Result - Plot for 1st Question

The following code draws 2 barplots corresponding to 1st question depicting the most events with most fatalities and injuries

    par(mfrow = c(1, 2), mar = c(12, 4, 3, 2), mgp = c(3, 1, 0), las=3,cex = 0.8)
    barplot(fatal10$FATALITIES, names.arg=fatal10$EVTYPE, ylim= c(0,8000),
            col=brewer.pal(5, "Purples"),ylab="Number of Fatalities", 
            main=" Top 10 Events with Highest Fatalities")
    barplot(injury10$INJURIES, names.arg=injury10$EVTYPE,ylim= c(0,90000), 
            col=brewer.pal(5, "YlGn"), ylab="Number of Injuries", 
            main=" Top 10 Events with Highest Injuries")

Analysis of 2nd Question - 2. Which types of events have the greatest economic consequences?

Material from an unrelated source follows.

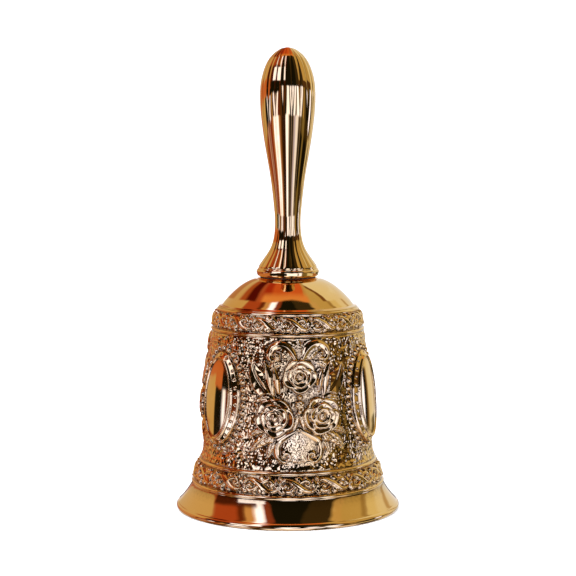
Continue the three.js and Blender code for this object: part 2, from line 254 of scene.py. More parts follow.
# ---- Ornament -----------------------------------------------------------
# Outlines of the scrolls, for the right-hand side.
HEAD_SCROLL = [(0.7, 55.6), (2.1, 58.5), (4.1, 60.5), (6.6, 61.0), (8.8, 59.8), (9.7, 57.8),
               (9.0, 56.0), (7.4, 55.9), (6.7, 57.1), (7.5, 57.9)]
FOOT_SCROLL = [(-0.1, 32.6), (2.1, 31.5), (4.6, 30.2), (6.6, 28.7), (7.4, 26.4), (7.1, 23.8),
               (5.9, 22.0), (4.2, 21.6), (2.95, 22.7), (3.3, 24.3), (4.7, 24.5), (5.1, 23.5)]


def panel_head(relief):
    """The small fan and the two scrolls at the head of a panel."""
    relief.leaves([
        ([(0.5, 56.4), (0.1, 59.2), (-2.4, 61.6), (-5.4, 62.7)], 1.15, 0.45, 0.25),
        ([(0.5, 56.4), (1.1, 59.2), (3.2, 61.7), (6.4, 62.9)], 1.15, 0.45, 0.25),
        ([(0.5, 56.6), (0.0, 59.4), (-1.3, 62.4)], 0.95, 0.5, 0.3),
        ([(0.5, 56.6), (1.0, 59.4), (2.3, 62.5)], 0.95, 0.5, 0.3)], veins=5, fold=0.5)
    relief.leaf([(0.45, 56.6), (0.5, 60.0), (0.5, 63.0)], 0.9, 0.62, 0.35, veins=6, fold=0.5)
    relief.cord([(-5.9, 62.5), (-4.4, 63.15), (-1.5, 63.05), (0.5, 63.3), (2.6, 63.1),
                 (5.4, 63.3), (6.9, 62.7)], 0.36, 0.62, taper=(0.7, 1, 1, 1, 0.7))
    relief.pearl(-5.7, 62.2, 0.6, 0.75)
    relief.pearl(6.7, 62.3, 0.6, 0.75)
    for side, dx, dz in ((-1, 0.1, 0.0), (1, 0.75, 0.35)):
        relief.leaf(mirrored([(2.4, 56.0), (4.6, 58.6), (7.6, 59.4)], side, dx, dz),
                    1.9, 0.5, 0.3, veins=5, serrate=0.25, lobes=5)
        relief.cord(mirrored(HEAD_SCROLL, side, dx, dz), 1.12, 0.62, base=0.55, count=56,
                    taper=(0.6, 1.0, 1.2, 1.1, 1.0, 0.85, 0.62, 0.6), roof=True)
        relief.pearl(dx + side * 7.35, 57.1 + dz, 0.75, 1.0)
        relief.leaf(mirrored([(5.4, 55.0), (7.6, 54.6), (9.6, 53.0), (10.6, 51.6)], side, dx, dz),
                    1.15, 0.6, 0.3, veins=5, serrate=0.2)


def panel_leaves(relief):
    """The leaves that lie round the roses."""
    # pairs of broad leaves beside the upper rose
    relief.leaves([
        ([(-8.8, 44.0), (-11.8, 47.4), (-14.2, 50.8), (-15.8, 55.2)], 3.5, 0.13, 0.4),
        ([(8.8, 43.8), (12.0, 47.0), (14.6, 50.4), (16.6, 54.6)], 3.4, 0.13, 0.4)],
        veins=5, serrate=0.06, fold=1.7, ramp=1.45)
    for control, width in (([(-8.6, 44.6), (-9.7, 48.6), (-10.2, 52.2), (-11.2, 55.2)], 1.3),
                           ([(-6.6, 45.2), (-7.4, 49.0), (-8.0, 53.6)], 1.0),
                           ([(8.9, 44.2), (9.5, 48.4), (9.9, 51.6), (11.2, 54.9)], 1.25),
                           ([(7.0, 45.6), (7.6, 49.2), (8.2, 52.8)], 0.95)):
        relief.cord(control, width, 0.75, taper=(0.5, 0.95, 1.1, 0.9, 0.25), base=0.55,
                    roof=True, over=True)
    relief.pearl(-11.0, 43.3, 0.75, 0.9)
    relief.pearl(10.8, 43.2, 0.75, 0.9)
    # striped leaves under the lower roses
    for side, dz in ((-1, 0.0), (1, 0.4)):
        for x0, z0, x1, z1, width in ((10.6, 32.6, 17.8, 29.8, 1.2), (8.0, 30.0, 10.9, 22.9, 1.25),
                                      (8.8, 31.4, 16.9, 24.9, 1.9)):
            middle = ((x0 + x1) / 2, (z0 + z1) / 2 + 0.5)
            relief.leaf(mirrored([(x0, z0), middle, (x1, z1)], side, 0.3, dz), width, 0.8, 0.3,
                        veins=5, serrate=0.15, lobes=5, fold=0.5)
    # tulip-like leaves between the lower roses
    relief.leaves([([(0.2, 38.6), (-1.5, 35.2), (-3.9, 31.8)], 1.1, 0.85, 0.4),
                   ([(0.6, 38.6), (2.2, 35.4), (4.2, 31.8)], 1.1, 0.85, 0.4),
                   ([(0.2, 38.8), (-0.7, 35.5), (-1.7, 31.9)], 0.85, 0.95, 0.5),
                   ([(0.6, 38.8), (1.2, 35.5), (2.0, 32.2)], 0.85, 0.95, 0.5)], veins=3)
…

The following code finds the total property/crop damage according to each EVTYPE in the selected data and arranges them in decreasing order selecting the top 10.

    storm_selected_data$PROPDMGVAL <- storm_selected_data$PROPDMG * storm_selected_data$PROPEXP
    storm_selected_data$CROPDMGVAL <- storm_selected_data$CROPDMG * storm_selected_data$CROPEXP

    storm_selected_data$ALLDMGVAL <- storm_selected_data$PROPDMGVAL + storm_selected_data$CROPDMGVAL
    
    propcropdmg <- aggregate(ALLDMGVAL ~ EVTYPE, data = storm_selected_data, FUN = sum)
    propcropdmg10<-propcropdmg[order(-propcropdmg$ALLDMGVAL), ][1:10,]

Result - Plot for 2nd Question

The following code draws a barplot corresponding to 2nd question depicting the most events with most property/crop damage

    par(mfrow = c(1, 1), mar = c(12, 4, 3, 2), mgp = c(3, 1, 0), las=3,cex = 0.8, cex.main = 0.9)
    
    barplot((propcropdmg10$ALLDMGVAL)/(1*1000000000), 
            names.arg=propcropdmg10$EVTYPE, 
            col=brewer.pal(10, "Set3"), 
            ylab=" Cost of Property Damage($ billions)", 
            main="Top 10 Events Causing Highest Property/Crop Damage Value")

Conclusion

After the analysis we have found that Tornados have caused the highest number of both fatalities and injuries, and that Floods has caused the highest value of property/crop damage.